27 Jul 2017 Evaluate

A joint study conducted by the Federation of Indian Chambers of Commerce and Industry (FICCI) and EY has pointed out the need to resolve multiple issues dampening the private sector interest and slowing rate of private investment in the transport sector. The study titled ‘Revival of PPP momentum in the transport sector’ calls for key interventions to remove the roadblocks to the public private partnership (PPP) model, besides suggesting an acceleration of such projects.

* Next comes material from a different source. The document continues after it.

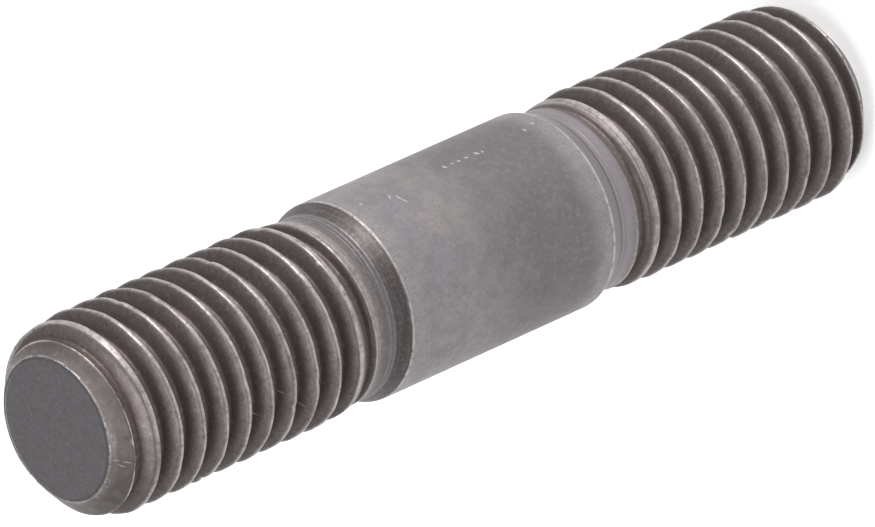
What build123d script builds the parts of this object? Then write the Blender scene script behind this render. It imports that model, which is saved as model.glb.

These interventions would include policy actions, regulatory changes and pushing reforms agenda, all of which would create a conducive environment for bringing investments into the sector.

The main recommendations of the study include: Strengthening of lending institutions, Greater participation of insurance and pension funds, Establishment of Infrastructure PPP Project Review Committee (IPRC) and the Infrastructure PPP Adjudicatory Tribunal (IPAT), Setting up of 3P India as proposed in the Union Budget for 2014-15, Mechanism to keep a check on aggressive bidding , Need for independent regulators, Passing and enactment of pending Bills, Strong emphasis on performance-based contracts, Better preparation of DPR and  Revisiting the Viability Gap Funding (VGF) Scheme.

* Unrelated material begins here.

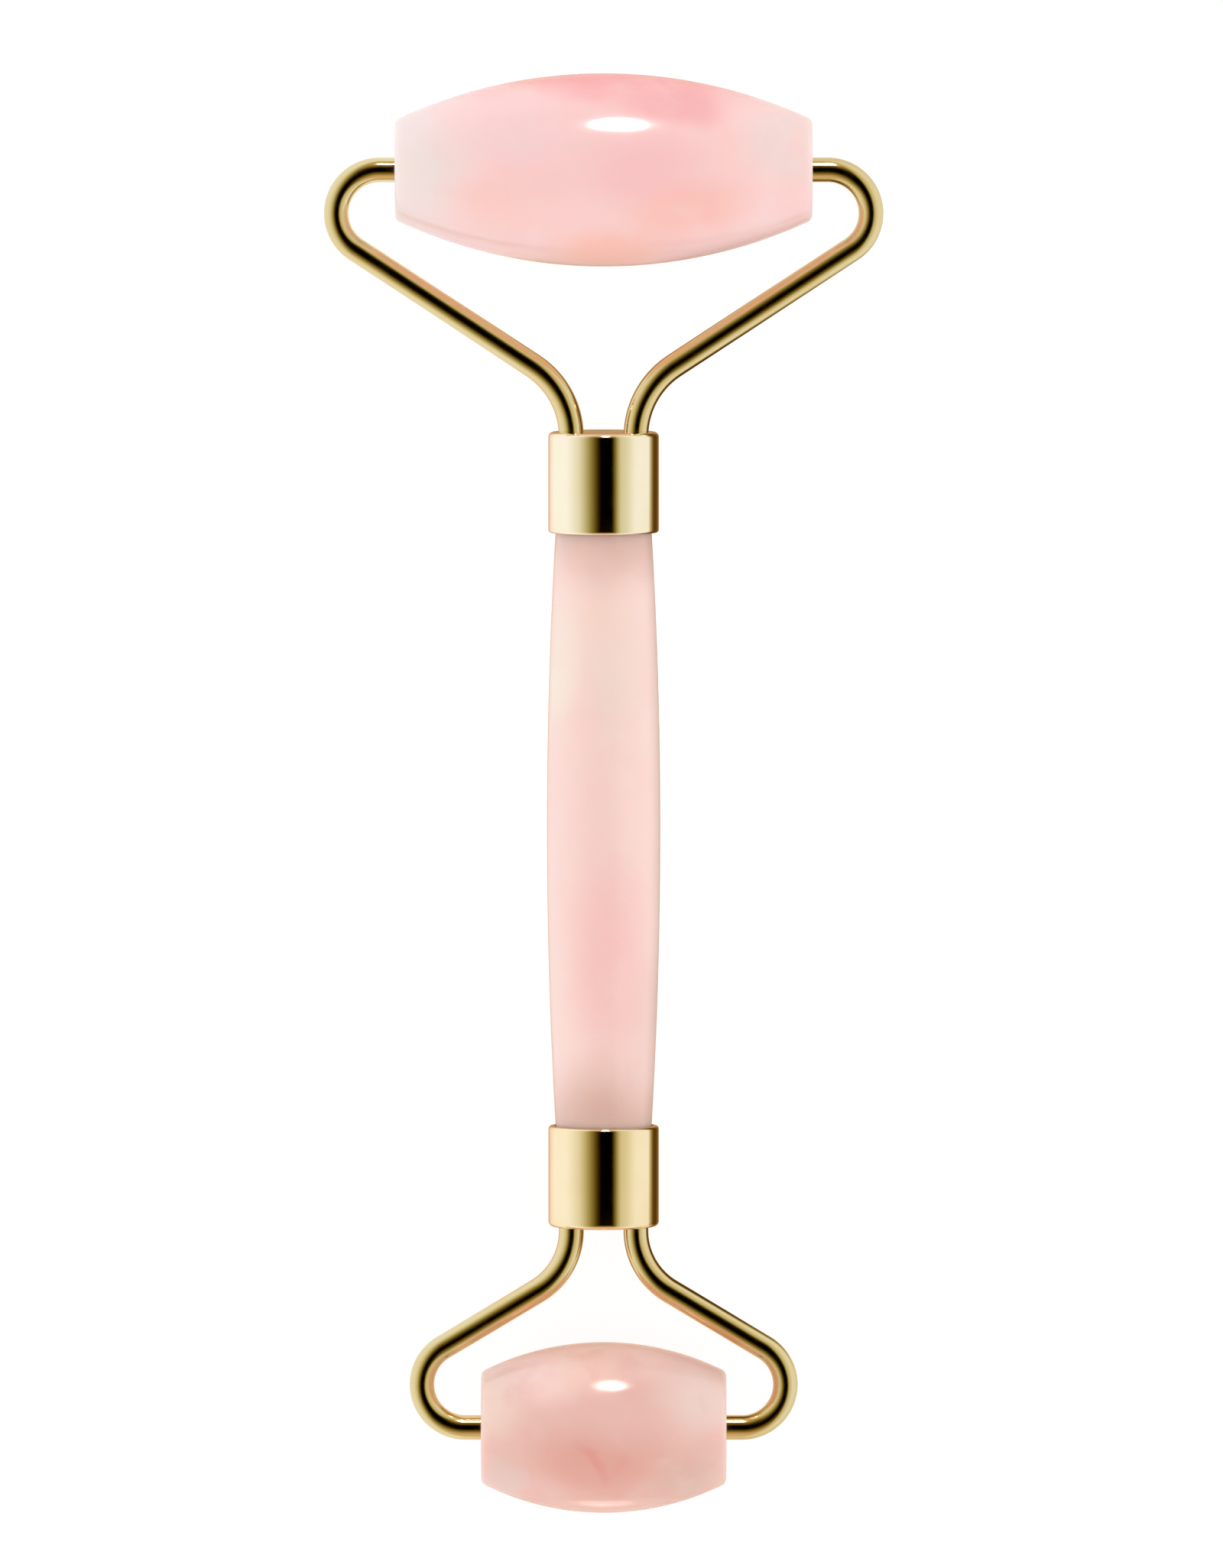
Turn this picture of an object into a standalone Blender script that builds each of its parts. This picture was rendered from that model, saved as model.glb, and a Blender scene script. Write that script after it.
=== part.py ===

A FICCI-EY study noted that companies need access to long-term funds for infrastructure projects with long gestation periods. There is an urgent need in India to tap such markets to fund its infrastructure requirement. The study recommended that the government should promote and issue rupee denominated Zero Coupon Bonds (ZCB). This will also help promote the general bond market in the country and attract investments from certain categories of investors such as pension funds and insurance companies. It also urged the government to put in place a mechanism to check aggressive bidding in projects. It added that aggressive bidding is a major cause of concern in PPP projects.